The program would also have to provide information about the key openings in workers’ regions and the training that’s needed to fill them, something the bill seeks to do by establishing a grant program to incentivize employers and local workforce boards to work together.

“Regional alignment piece of this bill is crucial,” says Vanderbilt public policy professor Shaun Dougherty, who notes that training won’t help someone get a job if the region doesn’t actually have the opportunities to match it.

Addressing these two issues would be core to ensuring that the bill doesn’t succumb to some of the flaws that other retraining programs have faced.

As detailed in a New York Times story, retraining workers for emerging jobs is a long-held goal of the US government, though it’s been met with limited success.

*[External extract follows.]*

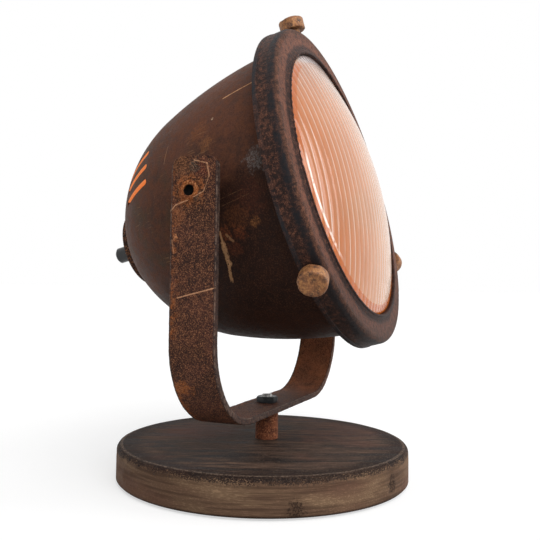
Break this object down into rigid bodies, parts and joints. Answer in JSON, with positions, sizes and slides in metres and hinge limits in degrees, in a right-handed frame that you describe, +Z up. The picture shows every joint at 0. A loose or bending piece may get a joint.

As of 2009, there were 47 programs across different federal agencies focusing on training, many of which were found to have mixed effects. The Trade Adjustment Assistance program, run by the Labor Department, for example, gave each worker who participated in it dedicated funds for training (every worker received $11,500 in 2015) but saw an ambiguous long-term outcome. A study conducted in 2012 found that while 85 percent of workers participated in and completed their training program, just 37 percent remained in the field they were trained in after four years had passed.

In addition to potential policy hurdles, one of the largest challenges the legislation will face — much like many of the proposals offered by 2020 candidates — is its ability to pass both houses of Congress, and get 60 votes in the Senate.